- **THE PROBLEM**
Copy, in full, each line of the material that holds the word "parts".

##########

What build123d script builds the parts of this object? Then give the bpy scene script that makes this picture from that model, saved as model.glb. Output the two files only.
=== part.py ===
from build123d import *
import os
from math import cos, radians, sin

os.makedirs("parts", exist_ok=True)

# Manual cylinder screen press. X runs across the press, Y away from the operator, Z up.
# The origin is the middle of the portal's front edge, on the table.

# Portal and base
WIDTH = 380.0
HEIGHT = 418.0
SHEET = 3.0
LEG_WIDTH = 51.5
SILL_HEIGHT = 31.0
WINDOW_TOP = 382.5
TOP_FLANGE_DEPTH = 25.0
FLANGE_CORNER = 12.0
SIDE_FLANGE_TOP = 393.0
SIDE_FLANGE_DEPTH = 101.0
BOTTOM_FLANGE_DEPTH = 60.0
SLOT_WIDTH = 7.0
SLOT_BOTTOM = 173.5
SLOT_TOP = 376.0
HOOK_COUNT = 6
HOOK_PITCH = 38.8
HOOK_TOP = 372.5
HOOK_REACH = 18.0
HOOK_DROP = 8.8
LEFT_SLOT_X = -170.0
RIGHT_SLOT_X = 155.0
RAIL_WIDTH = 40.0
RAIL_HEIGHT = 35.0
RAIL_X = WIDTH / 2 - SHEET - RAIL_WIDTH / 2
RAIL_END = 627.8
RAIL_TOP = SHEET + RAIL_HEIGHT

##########

- **EXPECTED ANSWER**
What build123d script builds the parts of this object? Then give the bpy scene script that makes this picture from that model, saved as model.glb. Output the two files only.
os.makedirs("parts", exist_ok=True)